4

I have set up a GitHub action that is supposed to change the commit it was started on. This looks something like

jobs:
  build:
    runs-on: ubuntu-latest
    steps:
      - uses: actions/checkout@v2
        with:
          fetch-depth: 0
      - name: Do some computations
        run: |
          # Create some new files that should be added to the commit
          dvc repro
      - name: Commit Results
        run: |
          git config --local user.email "action@github.com"
          git config --local user.name "GitHub Action"

          git add .
          git commit --amend --no-edit

          git push --force

This works fine, when there are no updates to the branch while the action is running.
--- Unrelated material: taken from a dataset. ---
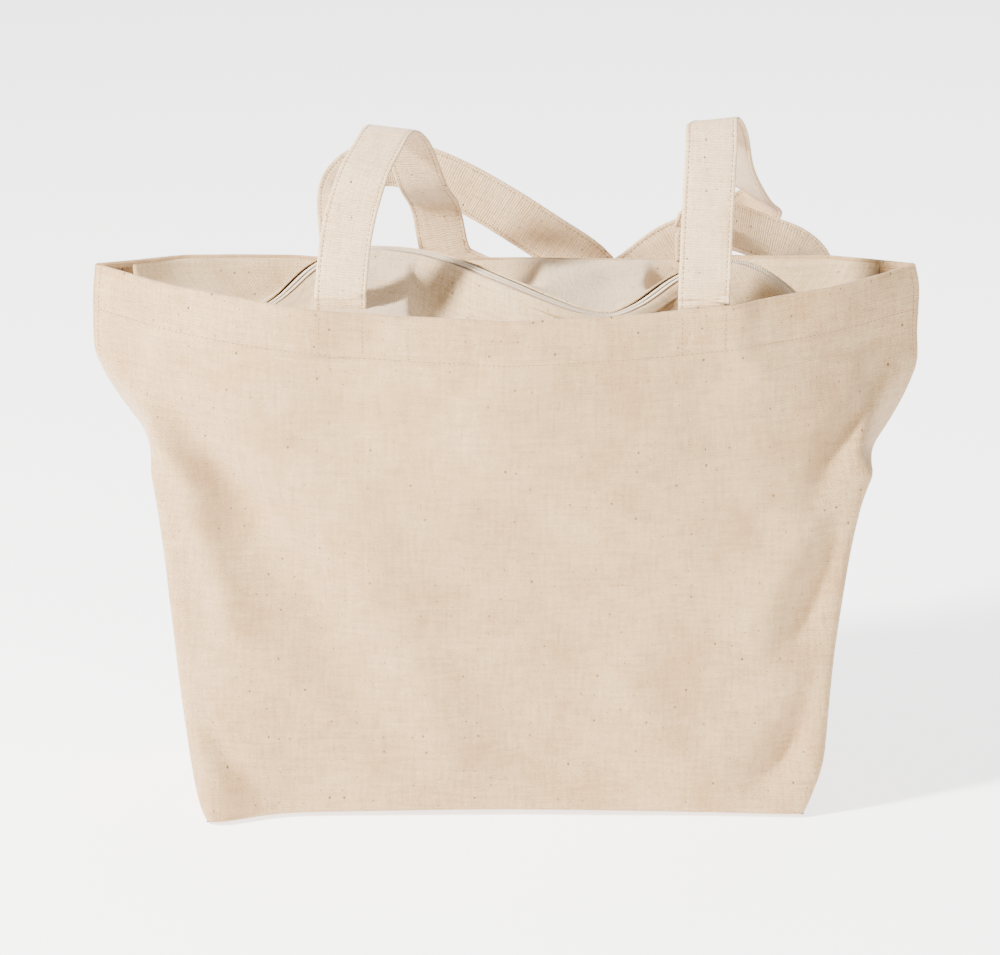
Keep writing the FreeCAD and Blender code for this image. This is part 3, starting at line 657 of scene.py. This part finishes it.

It becomes more complicated when I try to have multiple actions running with some small offset and try to use the following to combine the results:

- name: Commit Results
        run: |
          git config --local user.email "action@github.com"
          git config --local user.name "GitHub Action"

          CIREVISION=$(git rev-parse HEAD)

          # stash changes
          git add .
          git stash

          # update for new commit
          git pull --rebase

          # start rebase only on the commit of this CI run
          GIT_SEQUENCE_EDITOR="sed -i -re '0,/pick/{s/pick/edit/}'" git rebase -i "$CIREVISION^"

          # update files and commit
          git stash pop
          git add .
          git commit --amend --no-edit

          # finish rebase <- this fails with a merge conflict
          git rebase --continue

          git push --force

which in the case of a single changed file metrics.json fails with

Auto-merging metrics.json
CONFLICT (content): Merge conflict in metrics.json
Rebasing (2/3)
error: could not apply ABCD123... TEST01
hint: Resolve all conflicts manually, mark them as resolved with

I tried to use something like git status | grep both | awk '{print $3}' | xargs git checkout --ours . to not merge but always accept the version of the file present in the current branch, but I could not resolve the merge conflict.

A little more context:

I am using Github CI together with cml.dev to version control and allow for full reproducibility of research data. I update a parameter file, this triggers some computation and the results of these computations are saved externally, but some small metrics should be stored via git together with the correct parameters. Having one commit with the updated parameters but the old metrics is not feasable, therefore I must change the original commit.

I am aware of the consequences it has, to force push to a repository and I am willing to take the risk.

I usually use git for software development and have not looked into changing an existing git structure, because I usually don't want to do this.

PythonF
  • 456
  • 1
  • 5
  • 21
  • The problem seems due to running jobs in parallel. Wouldn't it be an option to run them in sequence? – GuiFalourd Nov 26 '21 at 11:56
  • It would require not running the jobs in sequence but I would have to block pushing to the branch while the action is running, because otherwise I would loose a commit through force push. – PythonF Nov 26 '21 at 12:04
  • You can eventually add a push step in a specific job at the end of all jobs execution (using the `needs` field). But even like this I think you will have the metrics file conflict (as many jobs will update the same file). Did you try this to check? – GuiFalourd Nov 26 '21 at 12:54
  • I have not yet - I will look into it though. Shouldn't it somehow be possible in each rebase to force accept the new file and not try to merge it? – PythonF Nov 26 '21 at 13:36
  • I'm not sure. From what I understand, as your jobs in parallel upload the same file almost at the same time, I think the `git pull --rebase` should maybe happen before the `git add .` to avoid conflict. But I'm not sure how it will behave in the workflow. – GuiFalourd Nov 26 '21 at 13:57
  • 1
    @PythonF cml has the `cml pr` command to be able to create a pr against the experiment branch. You could use `gh pr merge` if you would like to try to merge it automatically... not recommended either in my opinion – David G Ortega Nov 29 '21 at 15:16

1 Answers1

1

If all you need is to commit the current state regardless of upstream changes, then fetch and reset:

BRANCH=experiment
git fetch --all
git reset --mixed origin/$BRANCH
git add .
git commit -m "a new experiment"
git push origin HEAD:$BRANCH

Naturally the push may fail so the whole thing should be in a retry loop. This avoids the scariness of CI doing --force pushes.

casper.dcl
  • 13,035
  • 4
  • 31
  • 32